3. Release highlights
3.1. API Standardization
One important pattern in the library interface is that all the modules tend to be interchangeable. This means, for instance, if you are trying to build a supervised model, the functions and methods to fit, test, predict and measure the accuracy of this model, are independent of the flavor of the supervised model that you are building (linear regression, decision trees, k-means…).
Standard interface and signature between objects with the same functionality.
However, the signature of the module was the same, but the values that the expected were not, between different modules and releases (e.g. "X should be np.matrix or np.array?", "loss=’ls’ or loss=’mse’?…"). Some highlights to solve this are:
- Signature: Now they enforce to use of only keyword-only arguments.
- Data types: new features are working with Pandas (for instance estimators store the feature_names of the pd.DataFrame when training). Meanwhile, the type np.matrix is deprecated.
- Argument values: Some functions and modules have the same arguments (loss, scaler, criterion,…) but the values it expected were different and this has changed. Some encoders can now accept missing and unknown values.

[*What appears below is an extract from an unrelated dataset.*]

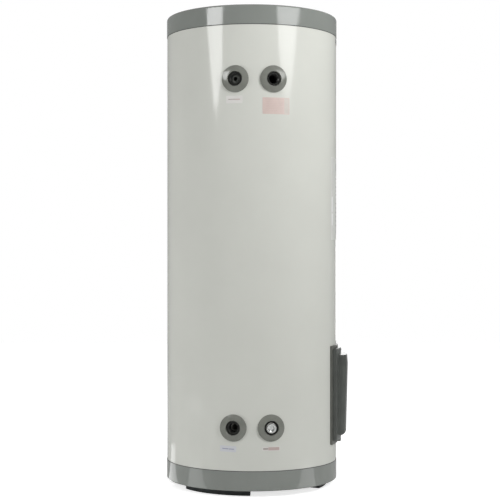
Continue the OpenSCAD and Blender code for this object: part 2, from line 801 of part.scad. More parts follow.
module access_cover() {
    t = shell_t;
    seat = 5;                   // radius of the flat seat under a screw head
    color("#3a3b39") difference() {
        union() {
            side_band(cover_back_r, step_r, step_w, step_z, step_h);
            panel_solid(0);
        }
        side_band(barrel_r, step_r - t, step_w - 2 * t, step_z + t, step_h - 2 * t);
        panel_solid(t);
        translate([0, 0, frame_z]) cylinder(r = cover_back_r, h = frame_h);
        for (p = screw_spots) facing_side(screw_seat(p), p[0], p[1]) cylinder(r = seat, h = 40);
        screw_holes(screw_d / 2 + 0.25);
        translate([barrel_r, -entry_d / 2 - part_gap, frame_z])
            cube([entry_x + entry_d / 2 + 8 - barrel_r, entry_d + 2 * part_gap,
                entry_z + entry_l + 1 - frame_z]);
    }
}

// x of the flat under a screw's head
function screw_seat(p) = sqrt(step_r * step_r - (abs(p[0]) + 5) * (abs(p[0]) + 5)) - 0.6;

module cover_screws() {
    color("silver") for (p = screw_spots) difference() {
        union() {
            facing_side(screw_seat(p) - 13, p[0], p[1]) cylinder(d = screw_d, h = 13 + eps);
            facing_side(screw_seat(p), p[0], p[1]) cylinder(d = screw_head_d, h = 1.6);
            facing_side(screw_seat(p) + 1.6, p[0], p[1])
                cylinder(r1 = screw_head_d / 2, r2 = screw_head_d / 2 - 1.5, h = 1);
        }
        for (a = [0, 90]) facing_side(screw_seat(p) + 1.2, p[0], p[1]) rotate([0, 0, a])
            translate([-2.2, -0.5, 0]) cube([4.4, 1, 3]);
    }
}

module cable_entry() {
    lip = 1.2;
    color("#262726") difference() {
        translate([entry_x, 0, entry_z]) union() {
            cylinder(d = entry_d - 2 * lip, h = 5);
            translate([0, 0, 4]) cylinder(d = entry_d, h = entry_l - 4);
        }
        translate([entry_x, 0, entry_z - eps])
            cylinder(d = entry_d - 2 * entry_wall, h = entry_l + 2 * eps);
    }
}

// ---------------------------------------------------------------- anode

module anode_socket() {
    color("steelblue") translate([0, 0, crown_z - 12])
        tube(anode_thread_r + 6.5, anode_thread_r + 0.1, anode_socket_h + 12);
}

head_seat = crown_z + anode_socket_h;
head_shank = 26;
core_l = 40;
rod_top = head_seat - head_shank - core_l;

module anode_head() {
    color("darkgoldenrod") union() {
        translate([0, 0, head_seat - head_shank]) cylinder(r = anode_thread_r, h = head_shank + eps);
        translate([0, 0, head_seat]) cylinder(r = anode_af / sqrt(3), h = 12, $fn = 6);
    }
}

module anode_core() {
    color("dimgray") translate([0, 0, rod_top]) cylinder(r = 3, h = core_l);
}

module anode_rod() {
    color("silver") translate([0, 0, anode_end_z]) cylinder(d = anode_d, h = rod_top - anode_end_z);
}

module anode_plug() {
    bottom = head_seat + 12 + 0.5;
    color("lemonchiffon") translate([0, 0, bottom])
        cylinder(r = well_r - 0.5, h = lid_z - cover_t - 1 - bottom);
}

module anode_cap() {
    under = lid_z + part_gap;
    grip = [44, 9, 5];
    color("slategray") union() {
        translate([0, 0, under]) cylinder(d = cap_d, h = cap_flange_h - 1.5);
        translate([0, 0, under + cap_flange_h - 1.5]) cylinder(r1 = cap_d / 2, r2 = cap_d / 2 - 3, h = 1.5);
        translate([0, 0, under - spigot_l]) tube(spigot_r, spigot_r - 2, spigot_l + eps);
        translate([-grip[0] / 2, -grip[1] / 2, under + cap_flange_h - eps])
            cube([grip[0], grip[1], grip[2] + eps]);
    }
}

// ---------------------------------------------------------------- labels

// sticker of width w and height h on the jacket, t thick, its long side turned by tilt
module sticker(angle, z, w, h, t, tilt = 0) {
    corner = 2;
    intersection() {
        translate([0, 0, z - h - w]) tube(jacket_r + t, jacket_r, 2 * (h + w));
        at_port([angle, z]) rotate([0, 0, tilt]) translate([0, 0, barrel_r])
            linear_extrude(casing_r) union() {
            square([h, w - 2 * corner], center = true);
            square([h - 2 * corner, w], center = true);
            for (x = [-1, 1], y = [-1, 1])
                translate([x * (h / 2 - corner), y * (w / 2 - corner)]) circle(r = corner);
        }
    }
}

// a port's label, its centre below the collar's edge, aside by some degrees
module port_label(port, aside, below, w, h, tilt = 0) {
    sticker(port[0] + aside, port[1] - collar_d / 2 - below, w, h, label_t, tilt);
}

module hot_outlet_label() { color("mistyrose") port_label(hot_port, -0.6, 23.5, 55, 25); }
module relief_valve_label() { color("lightcoral") port_label(relief_port, 1.8, 44, 93, 55); }
module cold_inlet_label() { color("lavender") port_label(cold_port, -3.4, 24.5, 56, 20, 2); }
module drain_label() { color("lavenderblush") port_label(drain_port, 0.1, 24, 61, 14); }
module rating_label() { color("white") sticker(90, casing_h - rating_label_drop, 240, 286, label_t); }
module badge() { color("silver") sticker(90, skirt_z - 16.6, 130, 16, badge_t); }

jacket();
top_cover();
base_cover();
foot_1();
foot_2();
foot_3();
barrel();
top_dome();
bottom_dome();
insulation();
base_pad();
hot_outlet_socket();
relief_valve_socket();
cold_inlet_socket();
drain_socket();
hot_outlet_collar();
relief_valve_collar();
cold_inlet_collar();
drain_collar();
hot_outlet_liner();
cold_inlet_diffuser();
drain_plug();
drain_washer();
element_port();
element_gasket();
element_flange();
element_tubes();
element_terminals();
element_bolts();
thermostat_bracket();
thermostat_body();
thermostat_dial();
reset_button();
terminal_block();
earth_stud();
active_wire();
neutral_wire();
switched_wire();
earth_wire();
cover_frame();
cover_seal();
access_cover();
cover_screws();
cable_entry();
anode_socket();
anode_head();
anode_core();
anode_rod();
anode_plug();
anode_cap();
hot_outlet_label();
relief_valve_label();
cold_inlet_label();
drain_label();
rating_label();
badge();
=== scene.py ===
import json
import math

import bmesh
import bpy
from mathutils import Matrix, Vector


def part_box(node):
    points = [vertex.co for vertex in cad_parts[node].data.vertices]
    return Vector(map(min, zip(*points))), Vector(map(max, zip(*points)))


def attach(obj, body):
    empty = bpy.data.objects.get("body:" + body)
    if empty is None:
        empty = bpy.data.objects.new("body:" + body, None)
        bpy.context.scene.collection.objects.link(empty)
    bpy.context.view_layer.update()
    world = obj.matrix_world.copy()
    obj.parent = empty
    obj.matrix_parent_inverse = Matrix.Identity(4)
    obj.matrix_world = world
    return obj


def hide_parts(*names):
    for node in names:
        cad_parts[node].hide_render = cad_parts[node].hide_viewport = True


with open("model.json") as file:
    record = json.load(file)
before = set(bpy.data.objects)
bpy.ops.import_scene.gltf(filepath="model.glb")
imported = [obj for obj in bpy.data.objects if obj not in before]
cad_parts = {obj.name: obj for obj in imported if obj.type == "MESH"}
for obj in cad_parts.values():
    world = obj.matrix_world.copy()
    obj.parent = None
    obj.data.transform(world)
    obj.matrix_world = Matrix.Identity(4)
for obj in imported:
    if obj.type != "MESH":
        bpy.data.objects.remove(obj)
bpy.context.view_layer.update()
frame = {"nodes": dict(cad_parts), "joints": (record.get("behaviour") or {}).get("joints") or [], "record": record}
mounts = {m["name"]: m for m in frame["record"]["mounts"]}
print("frame loaded:", len(frame["nodes"]), "nodes")


# what the frame gives

coverLo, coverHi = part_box("top_cover")
baseLo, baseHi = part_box("base_cover")
jacketLo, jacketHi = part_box("jacket")
casingR = coverHi.x
jacketR = jacketHi.x
elementDir = 90                        # the element side looks along +X


def middle(node):
    lo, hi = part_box(node)
    return (lo + hi) / 2


def facing(angle, z=0.0):
    # local x runs across, y up and z outwards, with the origin on the tank's axis
    a = math.radians(angle)
    return Matrix((
        (math.cos(a), 0, math.sin(a), 0),
        (math.sin(a), 0, -math.cos(a), 0),
        (0, 1, 0, z),
        (0, 0, 0, 1),
    ))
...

3.2. Computation Performance
When you create a library to work with data thinking to be served to everyone, you also have to consider that the majority of people do not have high computational resources, but just humble home laptops. That is why Scikit-Learn has always tried to use low-level embedded languages (Cython) to increase performance (such as in SVM and GBDT algorithms).
Scikit-Learn allows to use Machine Learning in humble laptops with low resources.
In this release more efficiency enhancements have been made in many functions and modules, for instance:
- Preprocessors: (StandardScaler, KBinsDiscretizer, PolynomialFeatures)
- Estimators: (Logistic regression, Neighbors, Cluster, … algorithms)
- Dimensionality Reduction algorithms
And also, new features that are not a performance enhancement but new models that take advantage of statistical properties to performs faster than the original models:
- Online One-Class SVM: Use One-Class SVM with stochastic gradient descent and kernel approximations to reduce the complexity from quadratic to linear.
- HistGradientBoostingClassifier: Gradient boosting implementation where the values of the features are split into splines. The trees learn the spline values instead of the value itself reducing cardinality.

3.3. Measurement
It is a common mistake to think about Scikit-Learn just as a Machine Learning framework but the truth is that it goes further. It provides a set of tools not only to develop models but also to measure and understand the predictions of a trained model.
This point is specially important when you do not just want to create a predictive model but to extract insights from what it has learned
This release brings some new features that ease the metric computation and also some new metrics:
- Added method: for metrics and plots from_estimator and from_predictions.
- New metrics: pinball_loss and tweedie_score.
- New plots for displaying results CalibrationDisplay.

3.4. Community
Last but not least, are other kinds of changes that are not related to any technical reason but just to solve concerns and needs from the community. Scikit-Learn has always tried to be more than just a library but a complete environment to bring machine learning knowledge to people and define some standards. and a proof of that is the following fact:

Out of over 2100 merged pull requests, about 800 of them are improvements to our documentation.
These updates in the documentation are mainly to increase the quality of the resources to the users and also to supply more needs that they require. This needs can be also for ethical reasons such as the removal of the Boston dataset
4. Conclusions
In this article, we have covered the main features of release 1.0 of Scikit-Learn and tried to explain their importance from the historical context of the library.
It may sound strange that the first major release was mainly Fixes and API changes instead of new features, however, understanding the aim of Scikit-Learn, we have seen that its purpose has always been to
Define a standard of Machine Learning to bring tools to the majority of the people independently if they are researcher, employers, students or just as a hobby.
and this is exactly what they have achieved with this release.